Wirbel um chinesische Autorin geht weiter

Buchmesse unter Druck

Einen Monat vor der Frankfurter Buchmesse gibt es einen heftigen Konflikt um das Gastland China. Buchmessedirektor Juergen Boos verteidigte am Donnerstag in Frankfurt die Entscheidung, zwei chinesische Regierungskritiker als Teilnehmer eines Symposiums im Vorfeld der Messe am kommenden Wochenende auszuladen. Der Schriftstellerverband P.E.N. übt Kritik nun an den Veranstaltern.

 (DR)

Buchmesse-Direktor Juergen Boos verteidigte unterdessen den Beschluss, auf die Teilnahme Dais und des Lyrikers Bei Ling bei dem Symposium zu verzichten. «Wir wollen mit den chinesischen Partnern reden, daher müssen wir Kompromisse machen», sagte er in Frankfurt am Main.
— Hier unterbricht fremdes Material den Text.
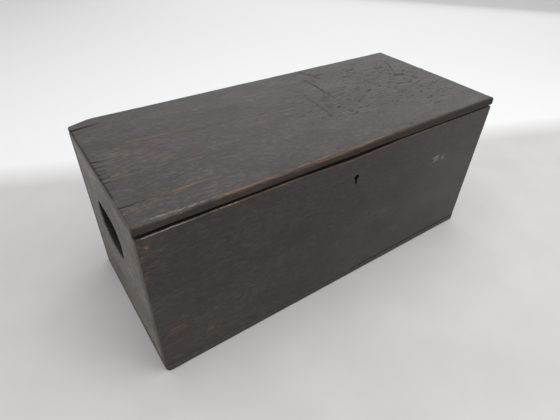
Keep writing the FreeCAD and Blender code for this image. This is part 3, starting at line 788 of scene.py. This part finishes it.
# Thin paint: the top and side edges, and round the nails
back_thin = marks_on(on_back, [
    (0, back_high.z, back_length, back_high.z, 6, 0.6),
    (0, back_high.z, 0, 0, 6, 0.7),
    (back_length, back_high.z, back_length, 0, 6, 0.7),
])
back_thin += marks_on(on_back, [(x - left, z, (9, 7, 6), 0.7) for x in nail_columns for z in nail_heights])
back_cracks = [stroke(Vector((x, back_low.y, 0)), Vector((x, back_low.y, back_high.z)), 1.6 * mm, 0.6)
               for x in (left, box_right)]
back_paint = painted_pine("painted pine, back", shift=3.0, thin=back_thin, cracks=back_cracks)


def back_faces(centre, normal):
    """Paint outside and at the ends, bare wood inside and on the top edge."""
    return 0 if centre.y > box_back - PAINTED_DEPTH or abs(normal.x) > FACING else 1


finish_board(back_piece, [back_paint, inner_pine], back_faces, "trunk", "back_board")

# %% [markdown]
# ## End boards
# Each end has a hand hole, flat on top and rounder below, whose outer arris is worn round by hands. Its tool
# is a stack of the same outline that flares at the outer face along a quarter circle. The hole's walls are
# nearly black, as painted shade. The grain of the ends runs across the trunk, and their top edges slope down
# to the front board's. The left end's slope is the longer one. Each end is drawn darker towards the back and
# the bottom, and along its top under the lid's front corner, as painted shade.

# %% Shape and paint the end boards
hole_width, hole_height = 150 * mm, 104 * mm
hole_centre_y, hole_centre_z = 12 * mm, 257 * mm
hole_top_radius, hole_bottom_radius = 40 * mm, 50 * mm
hole_outer_round, hole_inner_round = 4 * mm, 1.5 * mm
arc_points = 14
hole_margin, hole_zone_top = 6 * mm, 350 * mm        # faces inside these belong to the hole
wall_start, wall_end = 3 * mm, 19 * mm        # depths from the outer face
slope_reach = {-1: 170 * mm, 1: 60 * mm}        # on the left and on the right


def hole_ring(x, grown):
    """The hand hole's outline at one depth, grown outwards by a little."""
    ring = []
    half_w, half_h = hole_width / 2, hole_height / 2
    corners = ((1, 1, hole_top_radius, 0), (-1, 1, hole_top_radius, 1),
               (-1, -1, hole_bottom_radius, 2), (1, -1, hole_bottom_radius, 3))
    for side, rise, radius, quarter in corners:
        for i in range(arc_points):
            t = (quarter + i / (arc_points - 1)) * math.pi / 2
            ring.append((x, hole_centre_y + side * (half_w - radius) + (radius + grown) * math.cos(t),
                         hole_centre_z + rise * (half_h - radius) + (radius + grown) * math.sin(t)))
    return ring


def hand_hole_tool(side, low, high):
    """The hand hole through an end board; side is -1 on the left and 1 on the right."""
    outer, inner = (high.x, low.x) if side > 0 else (low.x, high.x)
    steps = [math.pi / 2 * i / 5 for i in range(6)]
    rings = [hole_ring(outer + side * mm, hole_outer_round)]
    rings += [hole_ring(outer - side * hole_outer_round * (1 - math.cos(t)),
                        hole_outer_round * (1 - math.sin(t))) for t in steps]
    rings += [hole_ring(inner + side * hole_inner_round, 0), hole_ring(inner, hole_inner_round),
              hole_ring(inner - side * mm, hole_inner_round)]
    return stacked(rings)


def end_slope(top, reach):
    """Wears an end board's top edge down to the front board's, over a reach from the front."""
    drop = top - front_high.z

    def shape(points):
        share = np.clip(1 - (points[:, 1] - front_high.y) / reach, 0, 1)
        near_top = np.clip((points[:, 2] - (top - hollow_fade)) / hollow_fade, 0, 1)
        points[:, 2] -= drop * share ** 1.5 * near_top
        return points
    return shape


end_pine = bare_pine("bare pine, cross grain", 1)
# Nearly black pine as painted shade on the hand holes' walls
hole_wall_shade = bare_pine("pine in painted shade, hand holes", 1, PINE_SHADE_STOPS)
for side, name in ((-1, "left_end_board"), (1, "right_end_board")):
    low, high = boxes[name]
    face_x = low.x if side < 0 else high.x
    outer = "-x" if side < 0 else "+x"
    arrises = {outer + "+z": 4 * mm, outer + "-y": 1.6 * mm, outer + "+y": 1.6 * mm}
    end_piece = worn_board(name + "_worn", low, high, arrises, [outer], 20.0 + side,
                           end_slope(high.z, slope_reach[side]))
    cut(end_piece, [hand_hole_tool(side, low, high)])
    rim_low, rim_high = hole_centre_z - hole_height / 2, hole_centre_z + hole_height / 2
    inner_x = high.x if side < 0 else low.x

    def on_end(y, z, face_x=face_x):
        """A point on the end board's face."""
        return Vector((face_x, y, z))

    end_thin = marks_on(on_end, [
        (low.y, high.z, high.y, high.z, 6, 0.45),
        (hole_centre_y - 50 * mm, rim_high, hole_centre_y + 50 * mm, rim_high, 7, 0.6),
        (hole_centre_y - 40 * mm, rim_low, hole_centre_y + 40 * mm, rim_low, 6, 0.55),
    ])
    # Dark joints at both edges, and a line along the top from the front: painted shadow under the lid
    end_cracks = marks_on(on_end, [
        (low.y, low.z, low.y, high.z, 1.6, 0.6),
        (high.y, low.z, high.y, high.z, 1.6, 0.6),
        (low.y, high.z - 3 * mm, low.y + 0.14, high.z, 5, 0.7),
    ])
    # A dark patch about the hole near the inner face: painted shade deep in the hole
    end_cracks.append(patch(Vector((inner_x, hole_centre_y, hole_centre_z)), (21 * mm, 0.3, 0.3), 1.7))
    # Painted shade: darker towards the back and the bottom of the end
    end_grime = marks_on(on_end, [(high.y, 0.02, (20, 280, 260), 0.3)])
    # The ends' paint is drawn much lighter (level 1.72): painted light
    end_paint = painted_pine("painted pine, " + name.split("_")[0] + " end", 1, 7.0 + side, 2.1, 1.72,
                             thin=end_thin, grime=end_grime, cracks=end_cracks)

    def end_faces(centre, normal, face_x=face_x, side=side):
        """Paint outside and on the hand hole's outer arris, painted shade on its walls, bare wood inside."""
        depth = abs(centre.x - face_x)
        beside = abs(centre.y - hole_centre_y) < hole_width / 2 + hole_margin and centre.z < hole_zone_top
        if beside and depth < wall_end and abs(normal.x) < 0.9:
            return 2 if depth > wall_start else 0
        return 0 if depth < PAINTED_DEPTH else 1

    finish_board(end_piece, [end_paint, end_pine, hole_wall_shade], end_faces, "trunk", name)

# %% [markdown]
# ## Bottom planks
# Three planks are nailed on from underneath. Only their edges are painted, and the front left corner has worn
# round from being dragged.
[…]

China ist in diesem Jahr Ehrengast der Frankfurter Buchmesse, die vom 14. bis 18. Oktober stattfindet.

Das chinesische Organisationskomitee für den Ehrengast-Auftritt hatte mit dem Rückzug der offiziellen Vertreter von dem vorbereitenden Symposium gedroht, falls die Autoren Dai und Bei teilnähmen. Boos sagte, dennoch öffne sich die Volksrepublik, indem sich die offiziellen Vertreter vielen Veranstaltungen aussetzten, die nicht von China beeinflusst seien.

Im Mittelpunkt der Buchmesse steht in diesem Jahr vor allem die Digitalisierung in der Buch- und Medienbranche. Erwartet werden Vertreter von mehr als 7.000 Verlagen, Unternehmen und Institutionen aus mehr als 100 Ländern. Zur Eröffnung hat Bundeskanzlerin Angela Merkel (CDU) zugesagt. Boos versicherte: «Die deutsche Buchbranche und damit auch die Buchmesse treten jederzeit für die Freiheit des Wortes ein.» Auf der Buchmesse werde es eine Veranstaltung zur Meinungsfreiheit mit dem Lyriker Bei geben, der Gründer des unabhängigen P.E.N. in China ist.

Der Generalsekretär des P.E.N. Deutschland, Herbert Wiesner, ging auf Distanz zur Buchmesse im Umgang mit dem Symposium. «Wir machen bei der Nichteinladung oder Wiederausladung nicht mit», sagte er in einem epd-Gespräch. Dem Druck chinesischer Kader dürfe man sich nicht beugen. «Meine größte Sorge ist, dass wir uns jetzt erpressbar machen», warnte Wiesner.

Nach Presseberichten hatte die chinesische Kultur- und Zensurbehörde das erste Einladungsschreiben des P.E.N. an Dai Qing verschwinden lassen. Laut Wiesner erneuerte der Verband seine Einladung und bat die deutsche Botschaft um ein Expressvisum: «Alle Ampeln stehen auf Grün.»

Zur Digitalisierung sagte Buchmesse-Direktor Boos, aus Zeitungslesern würden Reporter, aus Internet-Bloggern kleine Fernsehstar, Bücher wandelten sich zu «E-Books» und ganze Bibliotheken würden digital für das Internet erfasst. Veranstaltungen befassten sich mit der gleichzeitigen Verwertung von Inhalten für Bücher, Filme, mobile Wiedergabegeräte und erstmals auf der Buchmesse auch für Spiele.

Zu den prominenten Veranstaltungen gehört eine von Schlagzeugern begleitete Lesung des Literaturnobelpreisträgers Günter Grass aus der «Blechtrommel». Unter anderem werden auch die Autoren Frank Schätzing, Margaret Atwood, Leon de Winter und Donna Cross erwartet. Eine restaurierte Fassung des Stummfilm-Klassikers «Metropolis» wird erstmals öffentlich gezeigt.

Mit dem Ehrengast China befassen sich mehr als 450 Veranstaltungen. Die Hälfte von ihnen wird nach Angaben der Buchmesse vom chinesischen Organisationskomitee, die andere Hälfte von unabhängigen Institutionen, Verlagen und Vereinigungen organisiert. Erwartet werden unter anderem die Autoren Mo Yan, Yu Hua und der in Paris lebende Nobelpreisträger Gao Xingjian und die Filmemacherin Guo Xiaolu.